There’s a hard limit of 12 hours after which a message can no longer be extended and becomes visible.

In addition to updating the time needed, we can also tell SQS that we want another consumer to receive the message instead by calling ChangeMessageVisibility with a new visibility timeout of 0. This will still count towards the allowed number of receives, so be careful.

With all this in mind, we can improve the reliability of long-running jobs with a few tweaks.

Receive and process one message at a time. Every consumer should receive just one message that will be processed. You can start multiple consumers in the same process concurrently, just make sure to call ReceiveMessage with MaxNumberOfMessages equal to 1 (the default).

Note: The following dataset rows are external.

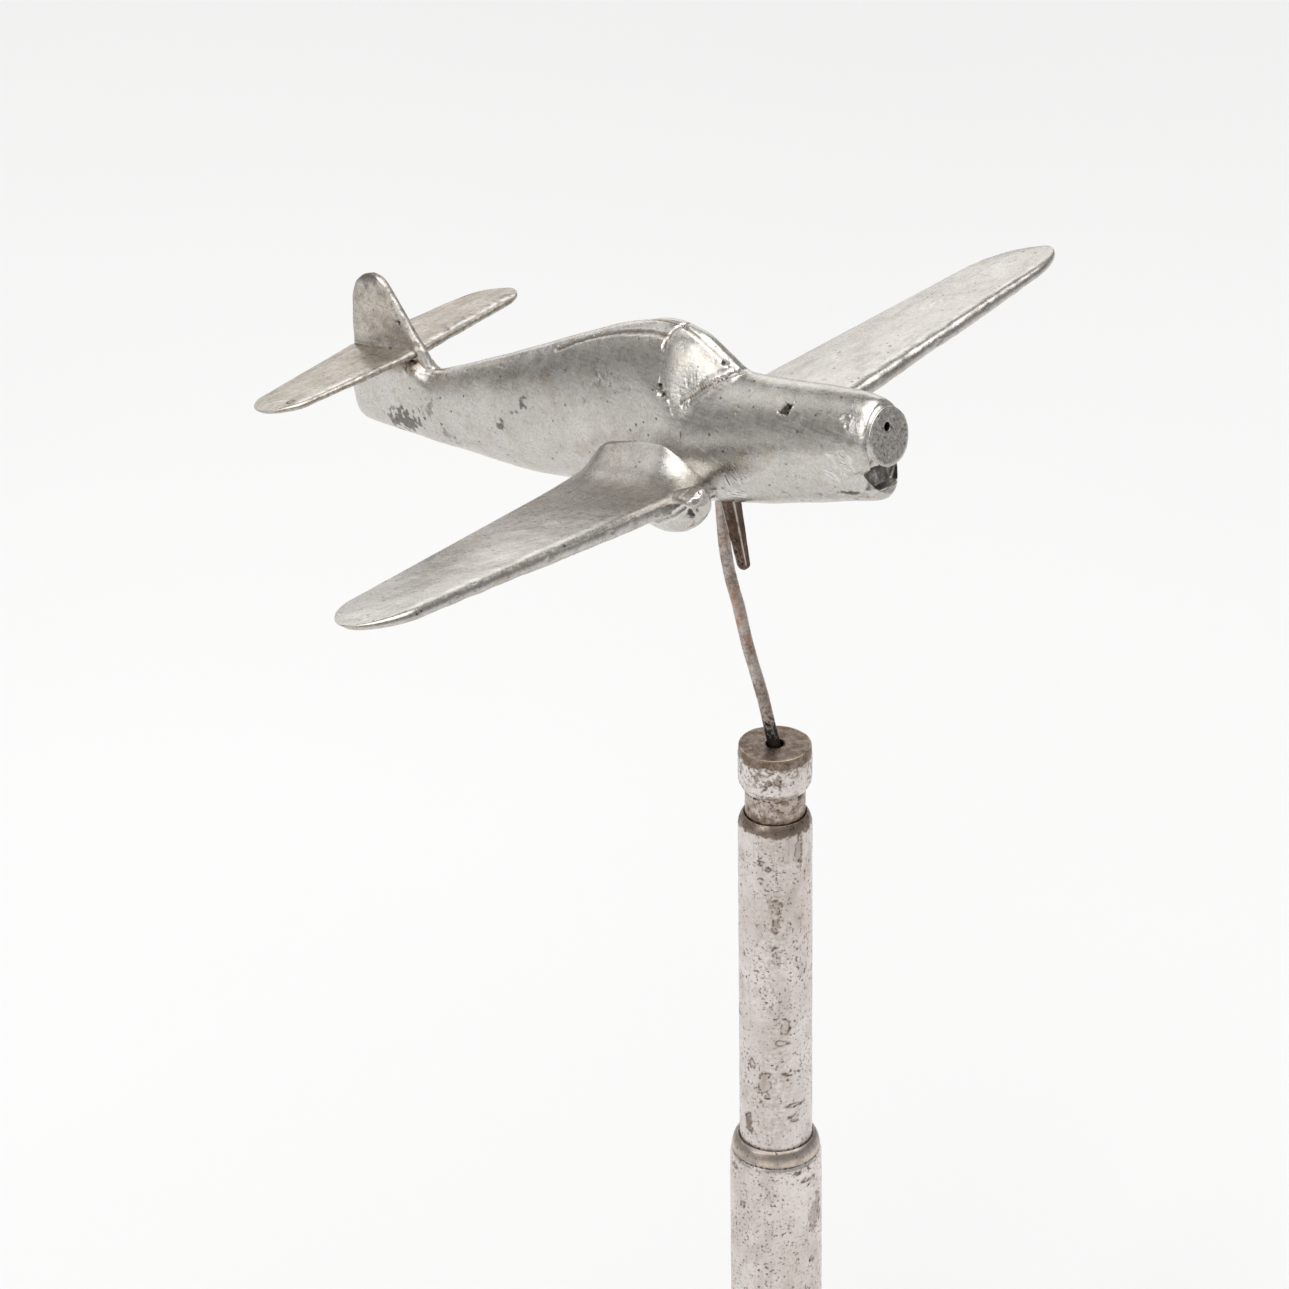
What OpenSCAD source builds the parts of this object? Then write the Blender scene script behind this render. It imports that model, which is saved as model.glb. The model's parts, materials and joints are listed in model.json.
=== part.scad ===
// Model aeroplane on a bent wire, standing in a telescopic desk post with a weighted base.
// Origin: centre of the base's underside. +Z up along the post, the aeroplane's nose towards +X.

/* [Aeroplane] */
// Wing span, tip to tip
wing_span = 179; // [160:1:190]
// Chord of the wing on the centreline
wing_root_chord = 31.8; // [28:0.2:34]
// Chord of the wing where its tip starts to round
wing_tip_chord = 14.8; // [12:0.2:18]
// Thickest part of the wing on the centreline
wing_root_thick = 4.2; // [3.4:0.1:5]
// Thickest part of the wing near the tip
wing_tip_thick = 1.9; // [1.4:0.1:2.4]
// Rise of each wing tip above the centreline
wing_dihedral = 9.6; // [6:0.2:11]
// Span of the tailplane
tail_span = 63; // [56:1:70]
// How far the nose points up
pitch = 13; // [8:0.5:16]
// How far the aeroplane leans to starboard
bank = 1; // [0:0.5:3]
// Diameter of the hole for the propeller pin
prop_hole_d = 1.4; // [1:0.1:2]
// Depth of the hole for the propeller pin
prop_hole_depth = 8; // [5:0.5:12]

/* [Wire and tang] */
// Diameter of the support wire
wire_d = 2.2; // [1.8:0.1:2.4]
// How far the wire reaches down into the head
wire_pin_depth = 22; // [15:1:26]
// Width of the tang where it leaves the belly
tang_w = 3.9; // [3.2:0.1:4.6]
// Length of the tang below the belly
tang_drop = 12; // [8:0.5:16]

/* [Post] */
// Outside diameter of the lower tube
lower_d = 16.5; // [16.5:0.5:20]
// Outside diameter of the middle tube
middle_d = 13; // [12.8:0.1:13.2]
// Outside diameter of the inner tube
inner_d = 10.6; // [10.4:0.1:10.8]
// Diameter of the head knob
head_d = 12.9; // [12.5:0.1:13]
// Height of the head knob
head_h = 8.4; // [7:0.1:10]
// Part of the inner tube that shows between the knob and the middle tube
inner_shown = 4.9; // [4:0.1:20]
// Part of the middle tube that shows above the lower tube
middle_shown = 66.8; // [40:0.1:70]
// Height of the lower tube's mouth above the table
lower_top = 110; // [105:1:130]

/* [Base] */
// Diameter of the base
base_d = 100; // [90:1:120]
// Height of the base, with its pad
base_h = 15; // [14:0.5:20]
// Thickness of the felt pad
felt_t = 1.5; // [1:0.1:2]

/* [Hidden] */

// Heights along the post
middle_top = lower_top + middle_shown;
head_bottom = middle_top + inner_shown;
head_top = head_bottom + head_h;

// Where the centre of the propeller hole stands, from the centre of the head's top
nose_x = 24.6;
nose_rise = 69.2;

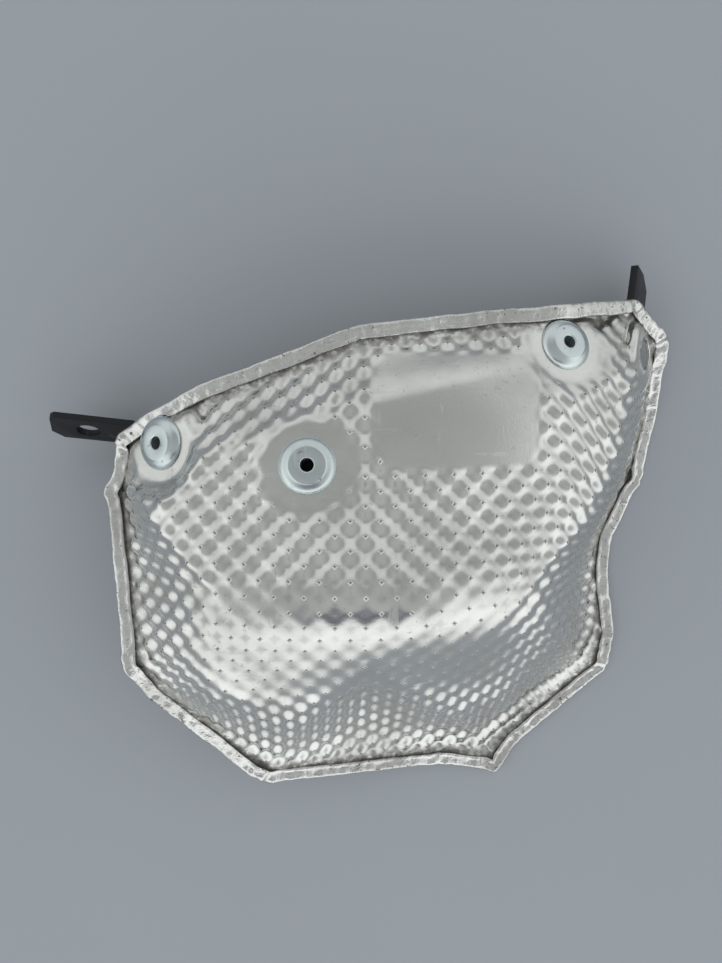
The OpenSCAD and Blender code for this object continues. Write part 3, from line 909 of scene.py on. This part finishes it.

Continuously update the visibility timeout until done. Once you start processing, create a routine in the background to keep updating the visibility timeout to ChangeMessageVisibility every minute or two to a value greater than that so you get a margin of safety in case something doesn’t work. Don’t choose values that are too high so that re-deliveries are quick in case of a real error.

This heartbeat approach is recommended by AWS and allows you to process messages for up to 12 hours (the maximum visibility timeout) even when you’re not sure about the actual processing time requirements upfront.

With this solution, the only reason why a message is received by another consumer is that the first consumer failed to process it. This is the expected outcome, as you can be sure the original consumer is no longer working on the message and you can safely retry or discard it as you wish.

This approach also does not lead to DLQs overflowing because the jobs just aren’t completed in time.

If your dead-letter queue keeps growing or you notice unwanted re-deliveries, make sure that

you aren’t fetching multiple messages but only adding a heartbeat for the currently-processed message
the heartbeat works properly and handles failures with a retry
the message is deleted after processing

This was a lot, but we’ve learned the most important details about how SQS works, and how we can handle long-running tasks with an unknown duration.